If the null hypothesis is true, you will find that the "power" is always equal to $\alpha$—but this is not the power, but the size of the test:
power(0, 0, 5, 100) # 0.05
This is because power and size are ultimately the same concept: They give the probability of rejection. Their only difference is whether the null hypothesis is true or not. It is convenient to find these expressions using the distribution of the p-value since rejection happens precisely if $p < \alpha$, whose probability is $F_p(\alpha)$.
In this sense, the z-test is exact. However, in reality, it is unlikely that the variance is known. It will generally have to be estimated from the data.
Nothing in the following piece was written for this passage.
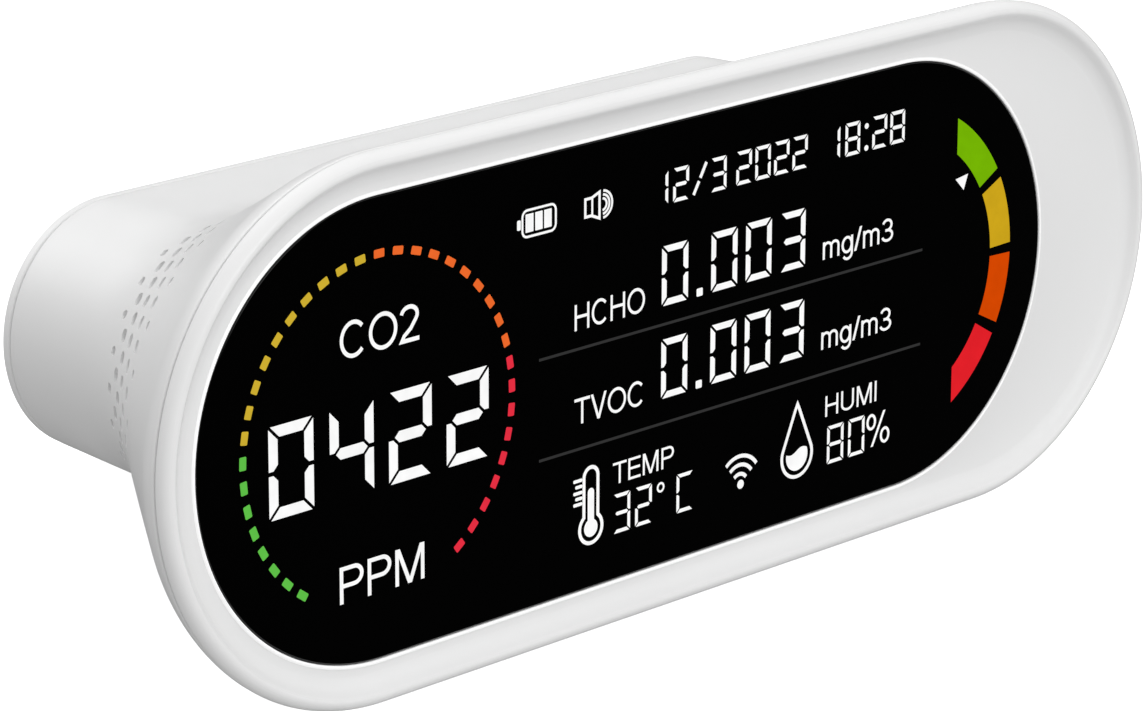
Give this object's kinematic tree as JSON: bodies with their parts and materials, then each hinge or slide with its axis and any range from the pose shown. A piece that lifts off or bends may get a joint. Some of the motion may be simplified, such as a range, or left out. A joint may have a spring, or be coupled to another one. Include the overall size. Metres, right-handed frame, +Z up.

Under $H_0$, $T$ will then follow Student's $t$ distribution with $n-1$ degrees of freedom. It is from this distribution that the $p$-value is computed as well. Therefore, you should find that the size is still exactly $\alpha$, but the power will generally be smaller than in our z-test.
We can reparametrize our function in terms of the effect size:
powereff <- function (effect, n, alpha = 0.05) {
1-pnorm(qnorm(1-alpha/2), mean = effect*sqrt(n))+
pnorm(-qnorm(1-alpha/2), mean = effect*sqrt(n))
}
For example, we could now plot the achieved power by fixing some effect size and varying the sample size. Consider a small effect size, $0.1$ and let $n$ go from $30$ to $2500$. This produces the following plot:
plot(function (n) powereff(0.1, n), xlim = c(30, 2500),
ylim = c(0, 1), xlab = "n", main = "Power and sample size",
ylab = "Power")
abline(a = 1, b = 0, col = "red")
abline(a = 0.05, b = 0, col = "blue")
As is clearly visible, such a small effect size requires quite a large number of samples to be detectable at all. Pretty disturbing, isn't it?